To cold-stratify your seeds, put the packet in the refrigerator for one to four weeks before sowing. You can also sow the seeds in moist potting mix in flats and keep these in the fridge or a dark area in the garage or back porch where temperatures stay below 40°F.
When to Plant Echinacea Seeds
You can start Echinacea seeds almost any time of year, but remember that these plants take about two years to grow to mature size and start flowering.
You can plant the seeds in the garden in late fall, when winter temperatures provide the required cold period for germination. If you want to start them indoors, sow your seeds 6-12 weeks before your last frost date to give them plenty of time to grow before planting them outside.
How to Plant Echinacea Seeds Indoors
After cold-treating your echinacea seeds:
- Sow seeds indoors in small pots, peat pots or deep cells to accommodate the long taproot.
- Plant the seeds ⅛ inch deep and cover them with soil. Also, cover the tray to retain moisture and create darkness until the seeds sprout in 10 to 20 days.
- Keep the seeds at an ambient temperature of 65 to 75°F.
- Keep the potting mix evenly moist while the seeds germinate, but don't let it get soggy. Move the seedlings into bright light as soon as they come up.
- Seedlings are ready for transplanting 3 to 4 weeks after germination.
Planting Echinacea in the Garden
Choose a garden site with full sun exposure and well-draining soil. Echinacea tolerates many soil types except for salty, and the plants are not heavy feeders. Once established, Echinacea is moderately drought-tolerant and can easily withstand hot weather, although it grows most vigorously with even soil moisture.

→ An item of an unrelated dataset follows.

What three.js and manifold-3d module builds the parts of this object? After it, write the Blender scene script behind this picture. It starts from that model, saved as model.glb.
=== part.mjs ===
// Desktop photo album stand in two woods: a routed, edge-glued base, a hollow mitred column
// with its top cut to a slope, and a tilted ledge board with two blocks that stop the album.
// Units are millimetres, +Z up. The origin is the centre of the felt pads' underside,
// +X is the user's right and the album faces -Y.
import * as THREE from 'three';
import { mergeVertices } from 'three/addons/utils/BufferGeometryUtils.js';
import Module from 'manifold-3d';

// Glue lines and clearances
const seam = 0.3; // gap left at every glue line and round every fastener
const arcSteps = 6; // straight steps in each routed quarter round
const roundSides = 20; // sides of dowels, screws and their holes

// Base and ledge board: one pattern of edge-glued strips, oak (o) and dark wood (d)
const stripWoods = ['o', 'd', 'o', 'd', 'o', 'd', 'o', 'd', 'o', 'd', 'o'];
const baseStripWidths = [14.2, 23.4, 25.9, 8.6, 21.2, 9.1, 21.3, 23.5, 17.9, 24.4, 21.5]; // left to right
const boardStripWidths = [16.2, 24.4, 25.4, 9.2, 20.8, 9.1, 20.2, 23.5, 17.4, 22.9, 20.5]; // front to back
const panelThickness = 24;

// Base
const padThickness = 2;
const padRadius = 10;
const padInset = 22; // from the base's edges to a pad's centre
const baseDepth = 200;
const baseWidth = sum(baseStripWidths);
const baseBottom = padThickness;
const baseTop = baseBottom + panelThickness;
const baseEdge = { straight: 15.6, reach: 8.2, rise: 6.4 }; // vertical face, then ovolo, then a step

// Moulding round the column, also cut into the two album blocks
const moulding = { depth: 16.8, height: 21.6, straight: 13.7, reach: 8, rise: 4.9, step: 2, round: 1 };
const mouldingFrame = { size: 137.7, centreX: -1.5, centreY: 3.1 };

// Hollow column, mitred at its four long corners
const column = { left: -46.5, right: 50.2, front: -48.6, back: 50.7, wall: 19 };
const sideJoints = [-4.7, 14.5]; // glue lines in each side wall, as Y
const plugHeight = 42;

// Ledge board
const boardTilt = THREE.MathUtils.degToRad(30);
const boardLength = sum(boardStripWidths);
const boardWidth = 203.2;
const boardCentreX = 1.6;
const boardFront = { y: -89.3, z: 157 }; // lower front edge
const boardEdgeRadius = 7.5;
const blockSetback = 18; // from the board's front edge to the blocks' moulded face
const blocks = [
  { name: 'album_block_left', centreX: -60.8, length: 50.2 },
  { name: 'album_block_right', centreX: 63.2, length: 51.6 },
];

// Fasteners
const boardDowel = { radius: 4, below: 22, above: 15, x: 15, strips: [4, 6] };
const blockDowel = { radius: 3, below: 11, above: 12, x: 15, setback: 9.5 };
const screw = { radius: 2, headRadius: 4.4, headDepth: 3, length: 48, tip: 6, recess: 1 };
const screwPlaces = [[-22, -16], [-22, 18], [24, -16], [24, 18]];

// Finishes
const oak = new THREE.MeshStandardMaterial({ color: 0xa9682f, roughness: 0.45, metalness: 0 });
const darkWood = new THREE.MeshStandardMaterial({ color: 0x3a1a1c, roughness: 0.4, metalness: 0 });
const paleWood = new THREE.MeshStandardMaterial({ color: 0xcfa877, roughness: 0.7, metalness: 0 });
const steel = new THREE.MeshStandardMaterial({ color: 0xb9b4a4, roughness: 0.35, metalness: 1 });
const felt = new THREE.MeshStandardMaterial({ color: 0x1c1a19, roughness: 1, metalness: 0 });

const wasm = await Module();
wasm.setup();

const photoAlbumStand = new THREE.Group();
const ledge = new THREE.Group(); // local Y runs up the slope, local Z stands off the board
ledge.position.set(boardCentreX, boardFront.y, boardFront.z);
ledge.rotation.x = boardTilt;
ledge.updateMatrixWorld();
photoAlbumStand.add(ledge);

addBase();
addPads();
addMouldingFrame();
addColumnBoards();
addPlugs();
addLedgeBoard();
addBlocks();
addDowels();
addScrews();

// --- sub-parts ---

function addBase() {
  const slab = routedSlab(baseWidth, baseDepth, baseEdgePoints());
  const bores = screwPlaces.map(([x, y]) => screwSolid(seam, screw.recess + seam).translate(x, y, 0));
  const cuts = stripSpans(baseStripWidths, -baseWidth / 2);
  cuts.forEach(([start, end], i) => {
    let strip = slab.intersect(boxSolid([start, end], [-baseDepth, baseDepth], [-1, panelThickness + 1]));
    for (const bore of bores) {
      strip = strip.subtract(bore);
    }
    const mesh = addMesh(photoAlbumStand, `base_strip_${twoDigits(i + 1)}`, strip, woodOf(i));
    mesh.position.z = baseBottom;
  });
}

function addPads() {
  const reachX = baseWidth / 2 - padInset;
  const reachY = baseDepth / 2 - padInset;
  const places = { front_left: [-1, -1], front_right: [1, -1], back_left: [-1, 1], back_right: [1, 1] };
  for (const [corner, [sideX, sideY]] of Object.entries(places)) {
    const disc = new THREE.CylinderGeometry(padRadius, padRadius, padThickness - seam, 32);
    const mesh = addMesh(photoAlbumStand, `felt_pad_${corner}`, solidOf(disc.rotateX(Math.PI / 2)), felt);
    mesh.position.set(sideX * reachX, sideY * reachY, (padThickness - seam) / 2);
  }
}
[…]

It is crucial to space the plants far enough apart to match their mature size. Generally, you can leave a distance between plants the same as the plant's mature height. Proper spacing ensures good air circulation and reduces the chances of diseases and pests.
Echinacea plants have a coarse texture and upright growth habit, so they work well in naturalized garden areas and the back of perennial flower beds. Butterflies and bees enjoy the flower nectar, and birds flock to clean up the dry seed heads, so consider delaying deadheading at the end of the season.
Caring for Echinacea
Most Echinacea plants do not require staking, and these species are generally low maintenance, needing little fertilizer and care once they are growing in the right spot. The plants can live for up to 40 years in the wild, but gardeners usually divide the rootstocks every four to five years to start new plants and prevent overcrowding.

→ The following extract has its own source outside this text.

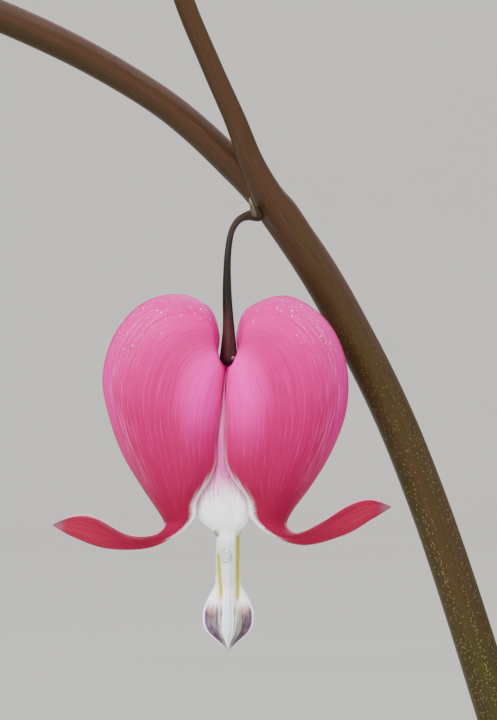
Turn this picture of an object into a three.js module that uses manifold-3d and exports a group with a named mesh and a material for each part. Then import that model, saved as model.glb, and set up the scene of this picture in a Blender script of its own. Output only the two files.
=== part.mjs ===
// Potted bleeding heart (Lamprocapnos spectabilis): a plain clay pot, soil, leafy flowering stems,
// divided leaves and hanging heart-shaped flowers. Millimetres, +Z up, origin at the middle of the
// pot's flat underside. The large flower in front, left of the middle, has every petal of its own.
import * as THREE from "three";
import Module from "manifold-3d";
import { mergeVertices } from "three/addons/utils/BufferGeometryUtils.js";
import { ParametricGeometry } from "three/addons/geometries/ParametricGeometry.js";

const wasm = await Module();
wasm.setup();

// Driving dimensions of the pot and its soil
const POT_HEIGHT = 140;
const POT_RIM_RADIUS = 80;
const POT_FOOT_RADIUS = 54;
const POT_WALL = 6.5;
const POT_FLOOR = 8;
const COLLAR_HEIGHT = 32;
const COLLAR_STEP = 3.5;
const LIP_ROUND = 2;
const DRAIN_RADIUS = 4.5;
const DRAIN_CIRCLE = 30;
const DRAIN_COUNT = 3;
const SOIL_TOP = 121;
const SOIL_CROWN = 3;
const POT_SIDES = 32;
const GAP = 0.35;
const SOCKET_GAP = 0.4;

// Driving dimensions of the flowers, one heart 22 mm wide and 32 mm long
const NOTCH = new THREE.Vector3(-78, -30, 335);
const PETAL_SHEET = 0.35;
const STALK_LENGTH = 14;
const SMALL_STALK_RADIUS = 0.45;
const HEART_SEAT = 0.5;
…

Occasionally, pests like Japanese beetles, mites, and diseases like powdery mildew can be a problem. However, spacing the plants at the proper distance, planting in well-drained soil, and removing dead leaves and stalks at the end of the season is usually enough to prevent problems.
A single, early spring application of a slow-release fertilizer is usually sufficient for maintaining the plant's nutritional needs. While deer do not browse on Echinacea plants, rabbits do. You can often control them by applying hot pepper spray on the plants.
Frequently Asked Questions about Echinacea
Yes, echinacea is a perennial plant that will come back year after year.
Echinacea spreads by self-seeding in the fall. However, birds enjoy eating the seeds, so many do not make it to the ground and take root. A full grown echinacea plant can grow to two feet in diameter before the center starts to die off and requires dividing.
Echinacea will not bloom the first year if it is grown from seed. After the first year, coneflowers will bloom in the summer, typically between June and August.
With just a few simple steps, you can have these vibrant flowers blooming in no time. So why not give it a try? With a little patience and care, you can enjoy the beauty of echinacea in your garden all summer long!